Повторяем, Пруст не случайно видит в музыке вершину искусства. Музыка трудна для индивидуальной интерпретации, но одновременно — очень открыта, доступна для нее. И программность музыки не исключает множественности ее истолкования, ее многозначности и отзывчивости, Уже не герой-рассказчик, не юный Марсель, а сам писатель Пруст делится с нами своими глубокими мыслями о музыке, об искусстве, об их сложной связи с жизнью, об обусловленности искусства жизнью и жизни — искусством.
«Когда я отходил от гипотезы, — размышляет писатель, — что искусство может быть реальным, мне казалось, что музыка способна вернуть нам не просто бурную радость погожего дня или ночь после принятия опиума, но опьянение более реальное, более плодотворное, во всяком случае — такое, какое я предчувствовал. Однако нельзя себе представить, чтобы скульптура или музыка, рождающие чувство более возвышенное, чистое, подлинное, не соответствовали некоей духовной реальности, иначе жизнь теряет всякий смысл. Я мог бы сравнить только с прекрасной фразой Вентейля то особое наслаждение, какое мне иной раз приходилось испытывать в жизни, например при взгляде на мартенвильские колокольни, на деревья по дороге в Бальбек или, если взять для примера что-нибудь попроще, во время чаепития, о чем я писал в начале моей книги. Подобно чашке чаю, световые ощущения, прозрачные звуки, шумные краски, которые Вентейль посылал нам из мира, где он творил, представляли моему воображению — представляли непрерывно, но так быстро, что я не в силах был его задержать, — нечто такое, что я мог бы уподобить только пахнущим геранью шелковым тканям».

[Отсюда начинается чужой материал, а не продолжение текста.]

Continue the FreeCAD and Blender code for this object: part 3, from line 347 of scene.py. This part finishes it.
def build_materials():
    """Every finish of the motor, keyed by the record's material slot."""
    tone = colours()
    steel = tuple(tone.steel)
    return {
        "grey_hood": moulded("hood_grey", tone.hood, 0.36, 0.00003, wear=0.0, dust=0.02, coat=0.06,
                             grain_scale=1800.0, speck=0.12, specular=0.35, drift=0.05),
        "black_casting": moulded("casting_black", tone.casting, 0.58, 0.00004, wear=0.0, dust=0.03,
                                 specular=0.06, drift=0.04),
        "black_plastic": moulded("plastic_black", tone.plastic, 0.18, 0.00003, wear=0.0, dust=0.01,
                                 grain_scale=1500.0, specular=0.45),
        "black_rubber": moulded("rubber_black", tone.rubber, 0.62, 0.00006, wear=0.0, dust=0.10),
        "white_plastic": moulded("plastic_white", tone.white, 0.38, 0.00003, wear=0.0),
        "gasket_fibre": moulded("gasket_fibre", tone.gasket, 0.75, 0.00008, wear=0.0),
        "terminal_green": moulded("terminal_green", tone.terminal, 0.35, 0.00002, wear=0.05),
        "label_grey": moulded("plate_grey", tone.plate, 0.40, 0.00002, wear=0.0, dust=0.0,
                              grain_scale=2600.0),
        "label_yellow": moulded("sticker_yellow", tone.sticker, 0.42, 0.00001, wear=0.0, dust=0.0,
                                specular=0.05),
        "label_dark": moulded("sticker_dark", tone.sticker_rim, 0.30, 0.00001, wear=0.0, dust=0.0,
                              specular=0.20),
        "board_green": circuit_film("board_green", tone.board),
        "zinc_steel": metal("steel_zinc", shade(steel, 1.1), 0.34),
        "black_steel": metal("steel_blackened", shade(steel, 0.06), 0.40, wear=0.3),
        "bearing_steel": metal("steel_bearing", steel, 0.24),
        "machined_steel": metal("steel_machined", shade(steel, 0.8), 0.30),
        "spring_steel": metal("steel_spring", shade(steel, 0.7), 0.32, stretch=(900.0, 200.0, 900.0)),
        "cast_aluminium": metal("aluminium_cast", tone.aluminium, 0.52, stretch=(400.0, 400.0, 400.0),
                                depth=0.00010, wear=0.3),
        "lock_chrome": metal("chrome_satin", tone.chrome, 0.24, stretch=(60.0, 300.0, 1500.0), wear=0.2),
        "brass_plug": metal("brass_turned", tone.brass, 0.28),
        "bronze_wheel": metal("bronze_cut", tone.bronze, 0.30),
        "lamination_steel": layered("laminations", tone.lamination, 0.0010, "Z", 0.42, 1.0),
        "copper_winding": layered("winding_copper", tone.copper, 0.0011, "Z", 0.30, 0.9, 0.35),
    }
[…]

Так искусство становится не подменой жизни, а самой жизнью, жизнь же становится искусством. В иных случаях высокой эстетической ценностью бывают отмечены, например, счастливые сочетания времени года, пейзажа и архитектуры (таковы в самом конце книги мечты героя о весенней Венеции, куда он все время собирается и куда поедет наконец в «Беглянке», — еще голая природа, солнце, вода и отражающиеся в ней великие архитектурные памятники). Но искусством становится и просто пробуждающаяся или, напротив, увядающая природа, и уличные шумы, вроде столь поэтично описанных Прустом утренних выкриков городских разносчиков и торговцев.
Не подменой жизни, а подлинной жизнью в ее слиянности с искусством становится картина Вермеера «Вид Дельфта», которую пришел еще раз увидеть на голландской выставке смертельно больной Бергот. Его потрясает и умиротворяет даже не сама картина, а лишь ее деталь — кусочек желтой городской стены, так выразительно, так проникновенно прекрасно написанной художником. И символично, что писатель умирает перед этой картиной, поняв ее непреходящую правду.
Искусству и жизни, искусству как жизни противостоит в книге жалкий в своем глупом тщеславии, отталкивающих пороках, совершенно одинокий барон Шарлю. Перед нами — все в том же длинном описании музыкального вечера у Вердюренов — происходит окончательное развенчание этого персонажа (Шарлю выглядит в этой сцене не только опустившимся, неприятным, но и жалким), а также, по сути дела, крушение, полная гибель престижа этого салона, который окончательно лишается в глазах героя какой бы то ни было притягательности. Мы знаем, что Пруст был очень болен, а поэтому торопился. Тем не менее сцена у Вердюренов написана с безошибочной выверенностью пропорций, без излишнего «нажима». Сатирическое мастерство Пруста достигает в этой сцене особого блеска и силы. Писатель и здесь варьирует свои краски, пользуется полутонами, переходит от иронии к гротеску, от резких сатирических нот к юмору, к комическому, и тут же — к напряженному драматизму.